If you think I’m exaggerating in suggesting that the club has positioned itself as the moral arbiter of thought, feeling, and attitude for its supporters, look no further than Milne’s interview with the Ipswich Star:
“Q: You’ll be aware that there are many sitting on the fence still regarding whether to renew or not. The rise is not a huge amount of money – pence per game in most cases – but the fact there is any sort of rise could be the straw that breaks the camel’s back for many. Is the club not risking a lot for a fairly small reward?
A: I understand. I would reiterate there is a need to fall in line with the owner’s strategy which he set out in January.”
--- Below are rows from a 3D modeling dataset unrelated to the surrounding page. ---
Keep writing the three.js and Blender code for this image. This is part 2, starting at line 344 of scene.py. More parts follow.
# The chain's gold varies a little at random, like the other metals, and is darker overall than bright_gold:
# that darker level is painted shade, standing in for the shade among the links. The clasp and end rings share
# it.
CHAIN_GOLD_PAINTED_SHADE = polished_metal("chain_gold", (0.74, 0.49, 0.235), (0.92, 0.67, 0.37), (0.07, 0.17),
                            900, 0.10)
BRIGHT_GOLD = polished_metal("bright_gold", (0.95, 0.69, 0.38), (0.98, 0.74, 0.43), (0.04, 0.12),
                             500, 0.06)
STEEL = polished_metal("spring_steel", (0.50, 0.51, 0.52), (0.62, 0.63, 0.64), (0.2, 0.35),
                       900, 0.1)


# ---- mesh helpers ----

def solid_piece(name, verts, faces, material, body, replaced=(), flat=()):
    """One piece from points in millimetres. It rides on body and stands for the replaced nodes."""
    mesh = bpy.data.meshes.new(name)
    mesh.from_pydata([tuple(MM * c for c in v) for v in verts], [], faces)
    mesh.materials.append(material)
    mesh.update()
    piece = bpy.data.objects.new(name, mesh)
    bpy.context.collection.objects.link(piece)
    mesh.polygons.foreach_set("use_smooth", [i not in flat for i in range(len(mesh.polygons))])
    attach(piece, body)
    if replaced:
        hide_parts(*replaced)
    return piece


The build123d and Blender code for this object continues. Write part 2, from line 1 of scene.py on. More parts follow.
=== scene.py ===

So there you have it, people. FALL IN LINE. An actual human being in an actual grown-up proper job, in a senior management position at a high-profile football club, actually used those actual words in an actual interview with the local paper. Fall. In. Line. See what I mean? We’re Sam Tyler, we’ve been in a car accident, and it’s 1973. If you don’t like how things are in this world, tough. That’s the world you’re in now – get used to it.
The last edition of Turnstile Blues had a front cover comparing Marcus Evans to Chairman Mao. We thought it was relevant and funny to depict the club’s owner as the sort of person who would expect the general population to accept his word as gospel purely because it was him who’d said it. When you read a phrase like “fall in line with the owner’s strategy” coming from the mouth of his leading apparatchik, it starts to seem a lot less like an exaggeration.
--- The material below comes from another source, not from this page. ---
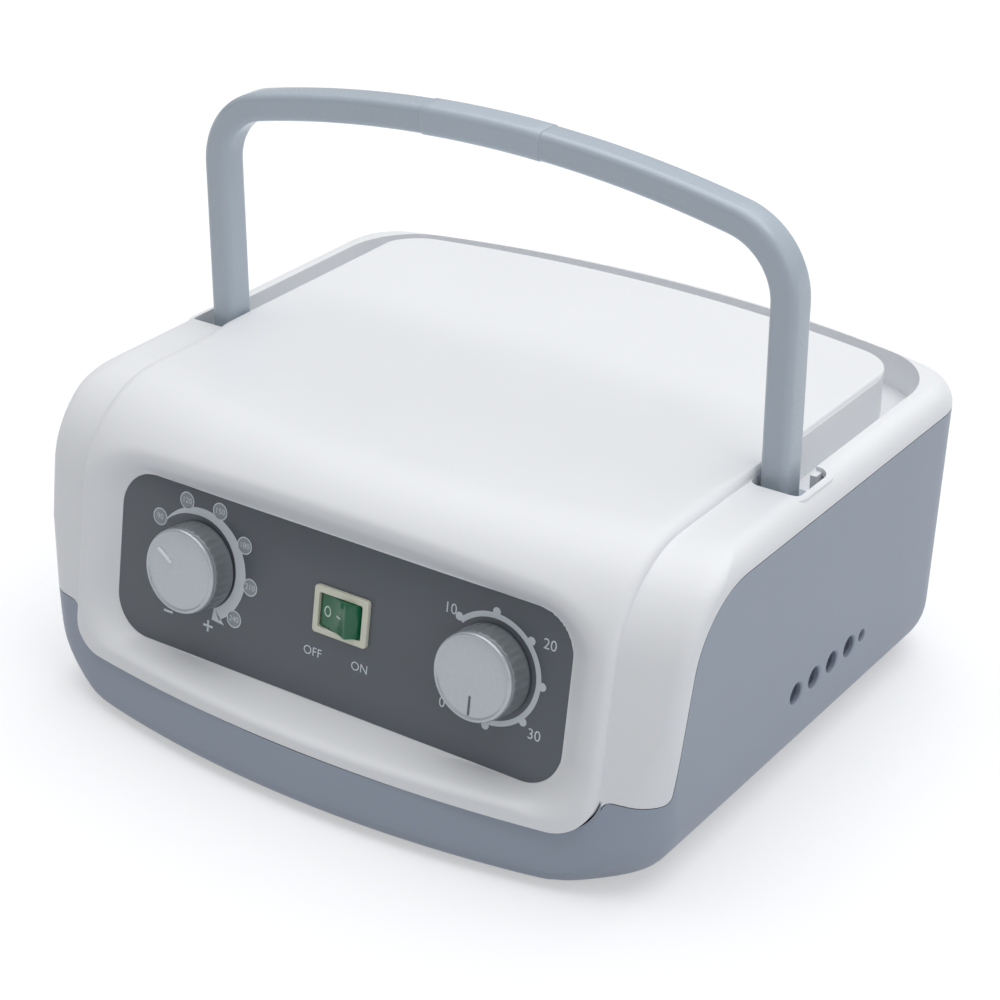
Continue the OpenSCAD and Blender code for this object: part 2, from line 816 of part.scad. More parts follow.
out_z = floor_z + outlet_z;
socket_x = half_w - (seam_z - out_z) * tan(side_draft) - outlet_len - wall;
valve_y = -outlet_y + 1.5 * outlet_pitch;
valve_x = 72;
valve_w = 46;
valve_d = 3 * outlet_pitch + 18;
valve_h = 18;
rotor_r = 1.5 * outlet_pitch + 1.6;
inner_floor = floor_z + wall;
barb_r = 2.8;
barb_len = 6;
hose_wall = 1.2;

module outlet_fittings() color("lightgray") {
    for (i = [0:3])
        translate([socket_x, -outlet_y + i * outlet_pitch, out_z]) rotate([0, -90, 0]) difference() {
            union() {
                cylinder(h = 2, r = outlet_r + 2);
                cylinder(h = 2 + barb_len, r = barb_r);
            }
            translate([0, 0, -4]) cylinder(h = 20, r = 1.6);
        }
}

module distributor_body() color("darkseagreen") {
    difference() {
        union() {
            translate([valve_x, valve_y, out_z - 2]) cube([valve_w, valve_d, valve_h - 4], center = true);
            for (i = [0:3])
                translate([valve_x + valve_w / 2 - 1, -outlet_y + i * outlet_pitch, out_z])
                    rotate([0, 90, 0]) cylinder(h = barb_len + 1, r = barb_r);
            translate([valve_x - valve_w / 2 + 1, valve_y, out_z]) rotate([0, -90, 0])
                cylinder(h = barb_len + 1, r = barb_r);
        }
        translate([valve_x, valve_y, out_z - 4]) cylinder(h = valve_h, r = rotor_r + fit);
        translate([valve_x, valve_y, out_z - valve_h]) cylinder(h = valve_h, r = 2 + turn);
        for (i = [0:3])
            translate([valve_x + 6, -outlet_y + i * outlet_pitch, out_z]) rotate([0, 90, 0])
                cylinder(h = 40, r = 1.6);
        translate([valve_x - 6, valve_y, out_z]) rotate([0, -90, 0]) cylinder(h = 40, r = 1.6);
    }
}

module distributor_cover() color("seagreen") {
    translate([valve_x, valve_y, out_z + valve_h / 2 - 4])
        linear_extrude(3) rounded_box2d(valve_w, valve_d, 4);
}

module distributor_rotor() color("orange") {
    difference() {
        union() {
            translate([valve_x, valve_y, out_z - 4 + fit]) cylinder(h = valve_h / 2 - fit * 2, r = rotor_r);
            translate([valve_x, valve_y, out_z - valve_h + 2]) cylinder(h = valve_h, r = 2);
        }
        translate([valve_x + rotor_r - 3, valve_y, out_z]) cube([8, 8, 5], center = true);
    }
}

module distributor_motor() color("darkgray") {
    z_top = out_z - valve_h / 2;
    translate([valve_x, valve_y, inner_floor]) difference() {
        union() {
            cylinder(h = z_top - inner_floor, r = 16);
            linear_extrude(2) square([44, 12], center = true);
        }
        translate([0, 0, z_top - inner_floor - 9]) cylinder(h = 12, r = 2 + fit);
    }
}

comp_x = -45;
comp_y = valve_y;
comp_w = 84;
comp_d = 62;
comp_h = 50;
mount_h = 7;
comp_z = inner_floor + mount_h + comp_h / 2;
head_len = 10;
stroke = 1.2;

module compressor_body() color("dimgray") {
    translate([comp_x, comp_y, comp_z]) difference() {
        union() {
            cube([comp_w, comp_d, comp_h], center = true);
            for (i = [-2:2])
                translate([i * 14, 0, comp_h / 2 + 2]) cube([2.4, comp_d - 8, 4], center = true);
        }
        cube([comp_w + 2, 30, 30], center = true);
    }
}

module compressor_heads() color("lightgray") {
    for (s = [-1, 1])
        translate([comp_x + s * comp_w / 2, comp_y, comp_z]) rotate([0, s * 90, 0]) difference() {
            union() {
                cylinder(h = head_len, r = 23);
                translate([0, 0, 1]) cylinder(h = head_len + 1, r = 15);
            }
            translate([0, 0, -1]) cylinder(h = head_len + 1, r = 3 + turn);
        }
    translate([comp_x + comp_w / 2 + head_len, comp_y, out_z]) rotate([0, 90, 0])
        cylinder(h = barb_len + 2, r = barb_r);
}

module compressor_armature() color("firebrick") {
    translate([comp_x, comp_y, comp_z]) {
        cube([comp_w - 16, 28, 28], center = true);
        rotate([0, 90, 0]) cylinder(h = comp_w + 2 * (head_len - 1 - stroke) - 2, r = 3, center = true);
    }
}

module compressor_mounts() color("black") {
    for (sx = [-1, 1], sy = [-1, 1])
        translate([comp_x + sx * (comp_w / 2 - 10), comp_y + sy * (comp_d / 2 - 9), inner_floor])
            cylinder(h = mount_h, r = 6.5);
}

module air_hoses() color("whitesmoke") {
    x_a = valve_x + valve_w / 2 + 1.5;
    x_b = socket_x - 2 - 0.5;
    for (i = [0:3])
        translate([x_a, -outlet_y + i * outlet_pitch, out_z]) rotate([0, 90, 0])
            tube(x_b - x_a, barb_r + hose_wall, barb_r + 0.1);
    x_c = comp_x + comp_w / 2 + head_len + 2.5;
    x_d = valve_x - valve_w / 2 - 1.5;
    translate([x_c, comp_y, out_z]) rotate([0, 90, 0]) tube(x_d - x_c, barb_r + hose_wall, barb_r + 0.1);
}

// ---------------------------------------------------------------- electrics

board_z = inner_floor + 11;

module circuit_board() color("forestgreen") {
    translate([0, -48, board_z + 0.8]) cube([110, 34, 1.6], center = true);
}

module board_standoffs() color("white") {
    for (sx = [-1, 1], sy = [-1, 1])
        translate([sx * 50, -48 + sy * 12, inner_floor]) cylinder(h = board_z - inner_floor, r = 3);
}

module board_parts() color("midnightblue") {
    translate([-30, -48, board_z + 1.6]) cylinder(h = 16, r = 6);
    translate([-14, -48, board_z + 1.6]) cylinder(h = 12, r = 4.5);
    translate([6, -56, board_z + 1.6]) cube([18, 14, 10]);
    translate([32, -58, board_z + 1.6]) cube([14, 18, 3]);
}

module transformer() color("peru") {
    translate([-22, 68, inner_floor]) {
        translate([0, 0, 15]) cube([38, 30, 30], center = true);
        translate([0, 0, 15]) cube([26, 42, 20], center = true);
    }
}

fuse_x = -12;
fuse_r = 6;
fuse_lip = 1.8;
pad_y = inlet_face_y - 2;                 // flat inside face of the inlet pad

module power_inlet() color("black") {
    difference() {
        union() {
            translate([inlet_x, pad_y - 1.25, inlet_mid_z]) cube([inlet_w + 6, 2.5, inlet_h + 6], center = true);
            translate([inlet_x, pad_y - 8, inlet_mid_z]) cube([inlet_w - 2 * fit, 24, inlet_h - 2 * fit], center = true);
        }
        translate([inlet_x, pad_y + 4, inlet_mid_z]) cube([inlet_w - 4, 32, inlet_h - 4], center = true);
        blades(0.1);
    }
}

module blades(extra) {
    for (q = [[-7, -1.5], [0, 2], [7, -1.5]])
        translate([inlet_x + q[0], pad_y - 12, inlet_mid_z + q[1]])
            cube([2 + 2 * extra, 22, 4 + 2 * extra], center = true);
}

module inlet_pins() color("silver") {
    blades(0);
}

module fuse_carrier() color("black") {
    translate([fuse_x, back_y + 0.1, inlet_mid_z]) rotate([90, 0, 0]) {
        translate([0, 0, -fuse_lip]) difference() {
            cylinder(h = fuse_lip, r = 8);
            translate([0, 0, -1]) linear_extrude(1.8) square([10, 1.4], center = true);
        }
        cylinder(h = 26, r = fuse_r);
    }
}

// ---------------------------------------------------------------- intake, feet and screws

module air_filter() color("darkslategray") {
    translate([filter_x, filter_y, inner_floor + 1.6]) cylinder(h = 7, r = filter_r + 0.5);
}

module filter_cover() color("slategray") {
    translate([filter_x, filter_y, floor_z]) difference() {
        union() {
            cylinder(h = wall + 1, r = filter_r - fit);
            translate([0, 0, wall]) cylinder(h = 1.6, r = filter_r + 2);
        }
        for (i = [-2:2]) translate([i * 4.4, 0, 0]) cube([1.8, 18 - abs(i) * 2.5, 20], center = true);
    }
}

module rubber_feet() color("black") {
    for (sx = [-1, 1], sy = [-1, 1])
        translate([sx * 88, sy * 80, 0]) cylinder(h = foot_h, r = 9);
}

module housing_screws() color("silver") {
    for (p = screw_spots) translate([p[0], p[1], head_z - 2.4]) {
        difference() {
            cylinder(h = 2.4, r = head_r);
            translate([0, 0, -1]) linear_extrude(2.2) square([3.6, 0.8], center = true);
            translate([0, 0, -1]) linear_extrude(2.2) square([0.8, 3.6], center = true);
        }
        translate([0, 0, 2]) cylinder(h = 18, r = screw_r);
    }
}

base_shell();
top_shell();
control_panel();
switch_frame();
switch_rocker();
switch_terminals();
pressure_knob();
pressure_knob_cap();
regulator_shaft();
regulator_body();
timer_knob();
timer_knob_cap();
timer_shaft();
timer_body();
panel_nuts();
handle();
handle_grip_cover();
hinge_pins();
hinge_spacers();
outlet_fittings();
air_hoses();
distributor_body();
distributor_cover();
distributor_rotor();
distributor_motor();
compressor_body();
compressor_heads();
compressor_armature();
compressor_mounts();
circuit_board();
board_standoffs();
board_parts();
transformer();
power_inlet();
inlet_pins();
fuse_carrier();
air_filter();
filter_cover();
rubber_feet();
housing_screws();
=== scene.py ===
# %% [markdown]
# # A compression therapy pump
# This table-top air pump fills a therapy sleeve. Its housing is two mouldings: a white upper
# cover that wraps over the top and down the front, and a blue-grey lower housing. A folding
# handle stands in two slots, and a dark recessed panel carries two dials and a rocker switch.
# The solids come in already in place. This script gives them their looks, in the same frame.

# %% Load the solids
import math

import bmesh
import bpy
import numpy as np
from mathutils import Euler, Matrix, Vector


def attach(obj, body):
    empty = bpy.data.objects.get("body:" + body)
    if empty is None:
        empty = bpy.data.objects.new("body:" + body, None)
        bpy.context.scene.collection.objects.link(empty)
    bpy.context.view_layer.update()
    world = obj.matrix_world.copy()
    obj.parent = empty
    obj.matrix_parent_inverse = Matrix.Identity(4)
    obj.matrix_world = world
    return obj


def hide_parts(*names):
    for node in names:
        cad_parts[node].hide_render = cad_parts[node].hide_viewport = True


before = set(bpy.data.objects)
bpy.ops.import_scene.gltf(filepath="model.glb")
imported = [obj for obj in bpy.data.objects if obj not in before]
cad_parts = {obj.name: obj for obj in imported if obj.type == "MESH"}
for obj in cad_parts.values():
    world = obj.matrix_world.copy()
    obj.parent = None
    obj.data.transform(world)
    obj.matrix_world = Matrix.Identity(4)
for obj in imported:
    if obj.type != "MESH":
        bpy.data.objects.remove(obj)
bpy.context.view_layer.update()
MM = 0.001

# %% [markdown]
# ## The camera
# The photograph was taken from the front right and above. A camera fitted to it gives its
# place, its direction and a lens of about 91 mm on a 36 mm film.

# %% The camera
CAMERA_AT = Vector((451.94, -655.65, 472.73)) * MM
CAMERA_TURN, CAMERA_DOWN, CAMERA_ROLL = 34.619, 27.207, 0.115
look = Euler((math.radians(90 - CAMERA_DOWN), 0, math.radians(CAMERA_TURN))).to_matrix()
look = look @ Matrix.Rotation(math.radians(CAMERA_ROLL), 3, "Z")
film = bpy.data.cameras.new("photo_view")
film.lens, film.sensor_width, film.clip_end = 91.364, 36.0, 20.0
camera = bpy.data.objects.new("photo_view", film)
camera.matrix_world = Matrix.Translation(CAMERA_AT) @ look.to_4x4()
bpy.context.scene.collection.objects.link(camera)
bpy.context.scene.camera = camera
bpy.context.scene.view_settings.view_transform = "Standard"

# %% [markdown]
# ## Sizes and small helpers
# All sizes are millimetres until a mesh is made. A point on the control panel is given as
# u across, v up the panel and w out of it, because the panel leans back with the face.

# %% Sizes of the housing
FLOOR, LEDGE, FIELD_RISE, SEAM = 2.0, 109.0, 3.0, 100.5
HALF_W, FRONT, BACK, BOW, TAIL_BOW = 130.0, -119.5, 119.5, 550.0, 400.0
BOW_Y, TAIL_Y = FRONT + BOW, BACK - TAIL_BOW
LEAN = math.radians(9.8)
TAN, COS, SIN = math.tan(LEAN), math.cos(LEAN), math.sin(LEAN)
BROW_R, LEDGE_R, WALL, FIELD_HALF = 36.5, 8.5, 2.6, 107.7
PANEL_Y, PANEL_Z, PANEL_W, PANEL_H, PANEL_R = -102.4174, 30.4, 183.6, 59.2, 14.0
CONTROL_V, PRESSURE_U, TIMER_U, SWITCH_U = 33.4, -56.4, 62.8, 4.2
PIN_Y, PIN_Z, LEG_X, LEG_Y, TROUGH_Z = -1.8, 95.5, 113.9, -8.2, 95.2


def panel(u, v, w=0.0):
    return (u, PANEL_Y + v * SIN - w * COS, PANEL_Z + v * COS + w * SIN)


# %% Helpers that make and finish meshes
def mesh_piece(name, points_mm, faces, tidy=False):
    mesh = bpy.data.meshes.new(name)
    mesh.from_pydata([tuple(c * MM for c in p) for p in points_mm], [], [tuple(map(int, f)) for f in faces])
    piece = bpy.data.objects.new(name, mesh)
    bpy.context.scene.collection.objects.link(piece)
    if tidy:
        bm = bmesh.new()
        bm.from_mesh(mesh)
        bmesh.ops.remove_doubles(bm, verts=bm.verts, dist=1e-6)
        bmesh.ops.recalc_face_normals(bm, faces=bm.faces)
        bm.to_mesh(mesh)
        bm.free()
    return piece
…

Much virtual ink has already been spilled on the subject of the season ticket prices, including on these pages, so I won’t go on about it at length. The club’s cack-handed “strategy” – which includes such gems as offering a 5% rebate if season ticket sales reach a certain level, meaning that if people complain about the price rises, the club can blame supporters for not buying the tickets! – has clearly backfired, if indeed it was ever the intention to re-engage those disillusioned punters who have been deserting Portman Road over the last few seasons.
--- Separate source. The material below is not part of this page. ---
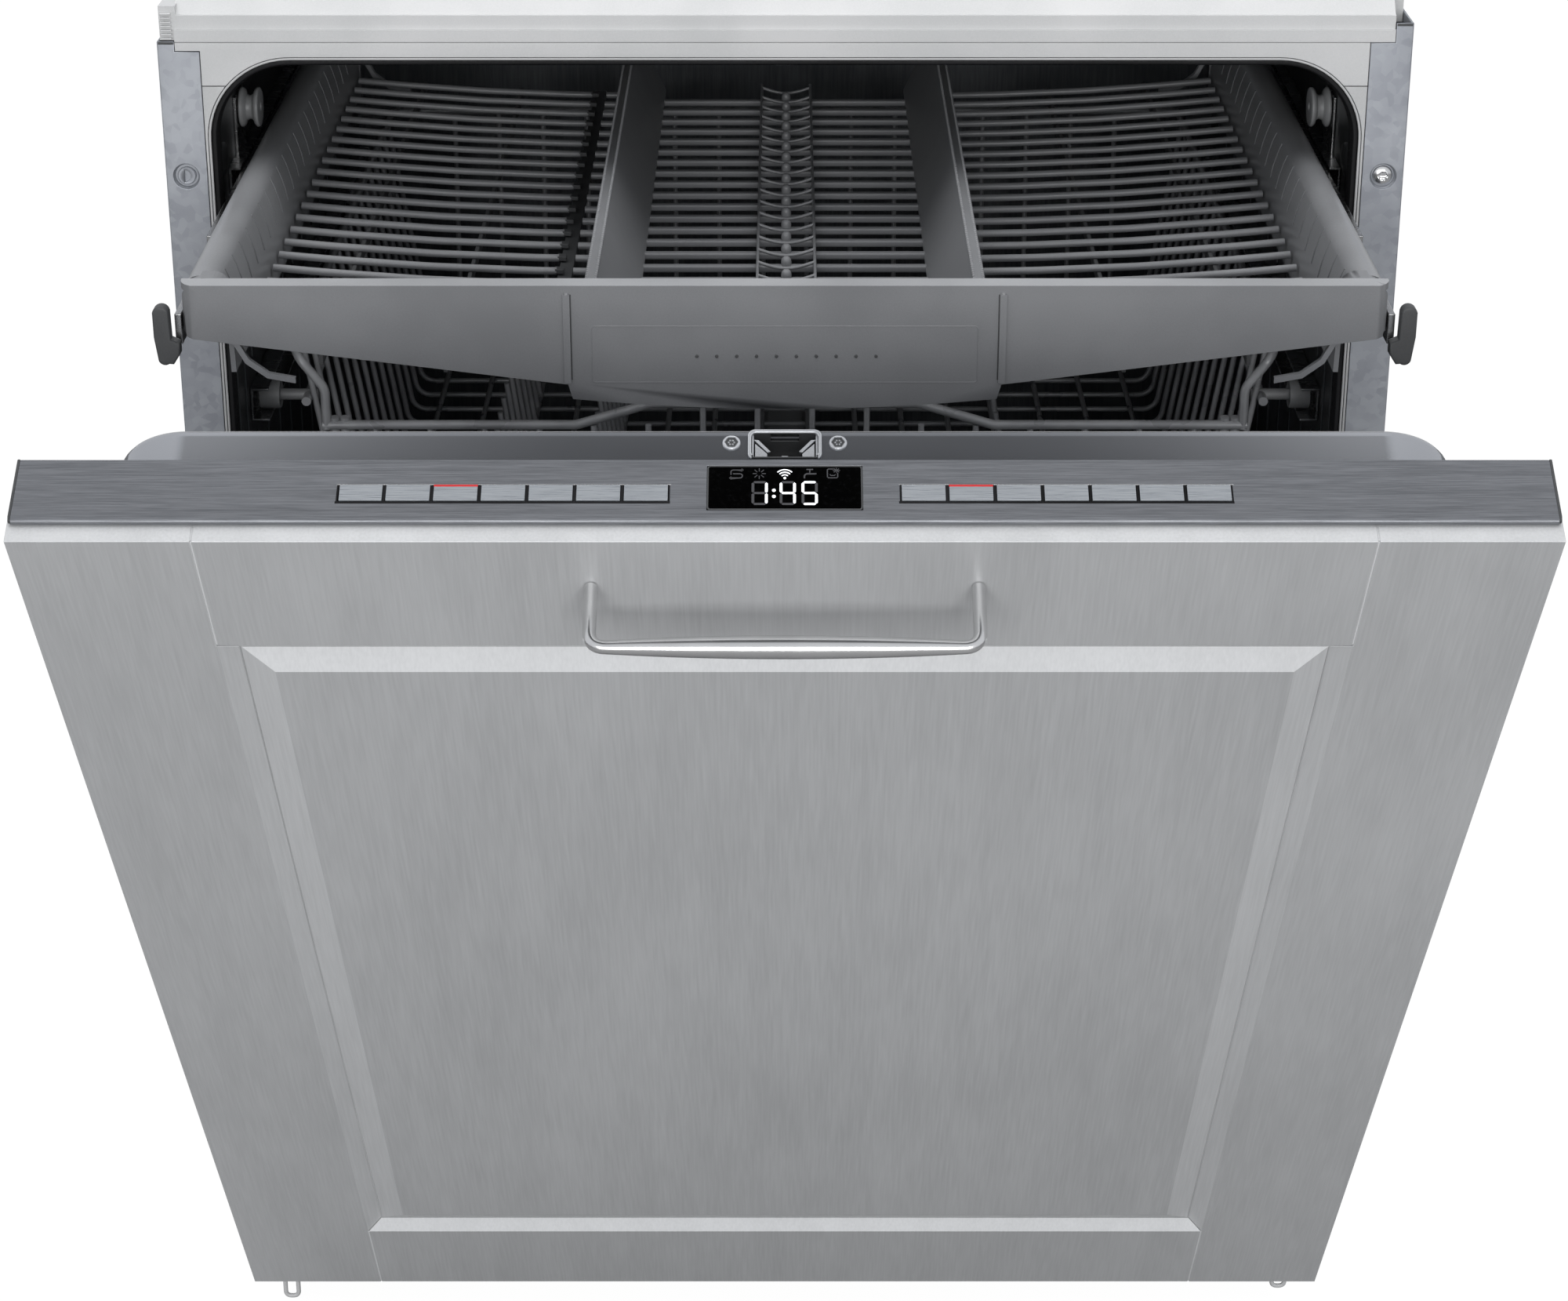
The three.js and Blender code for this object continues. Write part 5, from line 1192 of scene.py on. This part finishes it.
def add_liner():
    """The inner door: a drawn pan with softly rounded edges in front of a flat flange, and a painted highlight
    along the pan's upper rim.
    """
    inner = [(4.9, 65.6), (3.3, 65.3), (2.1, 64.4), (1.5, 62.3), (0.8, 37.9)]
    outer = [(0, 37.9), (0.7, 62.5), (1.15, 64.7), (1.9, 65.7), (3.0, 66.2), (4.4, 66.4)]
    pan = skin([pan_ring(*ring) for ring in inner + outer], door)
    latch_opening = block(-14.1, 14.1, 51.2, 64.8, 779, 788, door, 0)
    dispenser_opening = block(-95.3, 70.3, 61, 71, 409.7, 540.3, door, 0)
    cutters = [latch_opening, dispenser_opening, block(*LATCH_SLOT, door, 0)]
    flange = plate([[(-294, 176), (294, 176), (294, 795), (-294, 795)]], -38.3, -37.5, door,
                   ALONG_Y, 0.3)
    bead = tube([(u, 64.5, v) for u, v in rounded(-240, 240, 232, 748, 40)], 2.9, door, 16,
                closed=True)
    mesh = joined(carved(pan, *cutters), flange)
    add_piece("door_liner_pan", mesh, "liner", "door_liner", ("door_liner",))
    add_piece("door_liner_bead", bead, "liner", "door_liner")
    # A bright line along the pan's upper rounded rim: a painted highlight.
    edge = tube([point for point in pan_ring(2.3, 65.75, 20) if point[2] > 600], 0.45, door, 8)
    add_piece("door_liner_edge", edge, "bright", "door_liner")


def latch_band(far_half, far, far_z, near_half, near, near_z, drop):
    """A plate of the latch's mouth that is the same on both sides of the middle."""
    return slab([(-far_half, far, far_z), (far_half, far, far_z), (near_half, near, near_z),
                 (-near_half, near, near_z)], drop)


def add_latch():
    """A chromed bezel round a stepped mouth, over a dark well."""
    bezel = plate([rounded(-14.7, 14.7, 50.3, 65.1, 3), rounded(-13.3, 13.3, 51.9, 63.5, 2.2)],
                  783.6, 784.9, door, ALONG_Z, 0.5, 4)
    bezel = carved(bezel, block(-13.2, 13.2, 49, 52.4, 780, 788, door, 0))
    add_piece("latch_bezel", bezel, "latch_rim", "door_latch", ("door_latch",))
    well = carved(block(-13.8, 13.8, 51.5, 64.5, 768, 784, door, 0.3),
                  block(-13.1, 13.1, 52.1, 63.9, 769, 790, door, 0),
                  block(*LATCH_SLOT, door, 0))
    add_piece("latch_well", well, "dark", "door_latch")

    plates = [latch_band(10.4, 63.6, 783.7, 5.5, 59.4, 781.7, 0.8),
              latch_band(7.2, 62.5, 783.6, 6.6, 61.7, 783.2, 0.6)]
    front = 50.6
    halves = (
        (0.8, [(12.4, 60.9, 783.5), (10.4, 60.9, 783.2), (5.6, 56.5, 781.4), (6.9, 55.5, 782.2)]),
        (0.9, [(11.8, 59.0, 783.4), (7.0, 54.6, 782.6), (6.9, front, 782.4),
               (11.8, front, 783.2)]),
        (0.9, [(6.2, 56.9, 781.3), (1.1, 56.9, 781.3), (1.1, front, 781.9), (6.8, front, 781.9)]),
        (1, [(13.1, 63.6, 783.6), (12.3, 63.6, 783.4), (12.3, front, 783.0),
             (13.1, front, 783.4)]),
    )
    plates += [slab([(side * x, e, z) for x, e, z in tops], drop)
               for side in (-1, 1) for drop, tops in halves]
    plates.append(latch_band(1.3, 53.5, 782.6, 1.3, front, 782.9, 1))
    mouth = carved(joined(*plates), block(-5.7, 5.7, 61.4, 70, 776, 790, door, 0))
    add_piece("latch_mouth", mouth, "latch", "door_latch")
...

The discounted under-23 season ticket represents an attempt to reach out to a younger generation of supporters, but this aim is undermined by price rises which discourage parents from bringing younger children – Stephen Skeet has already written about that on this site – and any long-term objective is therefore defeated. And that’s not to mention the threshold for older people’s discounts being raised from 60 to 65. Before the recent Wolves match, I was on a bus into town and saw a young boy on his way to the game with his grandfather – a sight which made me smile because it reminded me of my own childhood. If that grandfather was in his early 60s, which he looked like he was, then my calculations suggest that their total season ticket bill for 2017/18 will be 50% higher than it was for the current season. When the renewal packs arrive, how do you think their conversation is going to go?
I have written so many times, on these pages and in the print fanzine, about the club’s repeated failure to attract young supporters to Portman Road, and what a catastrophic long-term strategy this represents, that I’m genuinely bored of doing it, and the fact that I can now write about an older generation being disenfranchised as well, doesn’t make it any less repetitive. No wonder Sam Tyler kept getting deja-vu. Whether or not ITFC are trying to take us back to 1973, the more pertinent resemblance to Life On Mars is that the Evans regime looks more and more like one long car accident.